Cinema Talks
Hanung Bramantyo Dulu Gak Suka Film

Dalam rangka promo film terbarunya, Tuhan Izinkan Aku Berdosa, Hanung rela menunda jadwal cek darah demi berbincang-bincang dengan detikpop mengenai film yang dibintangi Aghniny Haque itu. Meski awalnya lemas, ia pun berubah menjadi bersemangat saat menceritakan soal proses produksinya.
Salah satunya adalah kunci dari kesuksesan film drama yang selalu diterapkan oleh sutradara berusia 48 tahun itu.
"Sebetulnya semua genre itu kuncinya adalah motif, harus punya motif. Saya pada saat melakukan direction ke si Andri sama ke si Aghni saya hadirkan motifnya. Sampai kemudian saya meminta dia untuk mengaji, ikut kajian. Itu agar supaya dia masuk di dalam pola pikir orang-orang kanan ya. Orang-orang yang memang pola pikirnya radikal gitu kan. Agar ketika dia itu marah dengan Tuhan motifnya jelas," ujarnya.
"Ketika motifnya clear dia pegang, maka itu akan ada drama, itu pasti. Motif itu kan keinginan, tapi ada hambatan, pasti ada celahnya," tambahnya.
Kami pun sempat membahas soal pengalaman perdananya mengenal film hingga akhirnya memutuskan terjun ke industri. Siapa sangka jika ternyata Hanung sempat tak suka dengan film.
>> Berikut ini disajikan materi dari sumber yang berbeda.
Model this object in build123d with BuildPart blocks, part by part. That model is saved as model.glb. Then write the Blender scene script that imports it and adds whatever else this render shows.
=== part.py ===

Baginya film hanyalah untuk orang-orang kaya saja dan tak bisa dinikmati semua kalangan.
"Jadi awalnya itu saya gak suka sama film. Buat saya film itu sebuah aktivitas kapital. Karena diputar di gedung bioskop, dan pada saat itu gedung bioskop tidak boleh nonton pakai sendal jepit, harus wangi kalangan atas lah. Jadi saya gak suka nonton. Apalagi waktu itu kan film Indonesia tuh kacau semua, isinya film seks gak ada seni seninya sama sekali. Terus sinetron isinya juga kayak gitu. Saya lebih menyukai seni murni (kayak) teater, performance art," ungkap Hanung.
![]() |
Adalah sosok Teguh Karya yang menjadi pengenal sisi berbeda dari dunia film dan membuatnya jatuh cinta pada seni tersebut. Awalnya ia diajak berkunjung ke teater Popular Teguh Karya. Ternyata ia sedang syuting film Mainan dari Gelas yang dirilis pada 1997.
Di sanalah ia mulai mengetahui jika film ternyata benar-benar kompleks di mana ada beragam hal yang perlu diperhatikan seperti set, kostum dan akting.
"Dari sana saya baru kemudian sadar bahwa ternyata film itu adalah art. Ada set yang betul-betul dibuat, ada kostum yang betul-betul dirancang dengan baik, ada akting yang betul-betul dilatih. Oh ternyata seni juga ya."
"Nah dari situ akhirnya kemudian saya memutuskan untuk belajar film, tapi di teater Popular. Saya gak mau di mana-mana. Saya ketemu Pak Teguh, saya bilang saya mau jadi sutradara di sini. Akhirnya saya magang di sana," papar Hanung.
Aktif di dunia seni peran sejak lebih dari dua dekade, tentunya ada momen kala ia merasa jenuh dengan rutinitas dan juga industrinya. Ia pun mengaku sempat merasakan hal tersebut karena selalu dituntut untuk menghasilkan (komersil) setelah sempat sukses dengan beberapa judul karya-karyanya.
"Film ini yang membuat saya bergairah bergairah kembali untuk bikin film (Tuhan Izinkan aku Berdosa). Apalagi ternyata banyak yang merespon. Kalau dulu film-film saya yang saya suka seperti Tanda Tanya (2011), Sang Pencerah (2010), terus kemudian Perempuan Berkalung Sorban (2009) itu kan film-film yang penontonnya gak banyak kan gitu kan. Sehingga ketika saya mau bikin film seperti itu kan jadi males, takut atau segala macam. Nah semoga ini gak ya. Semoga ini penontonnya banyak," pungkasnya.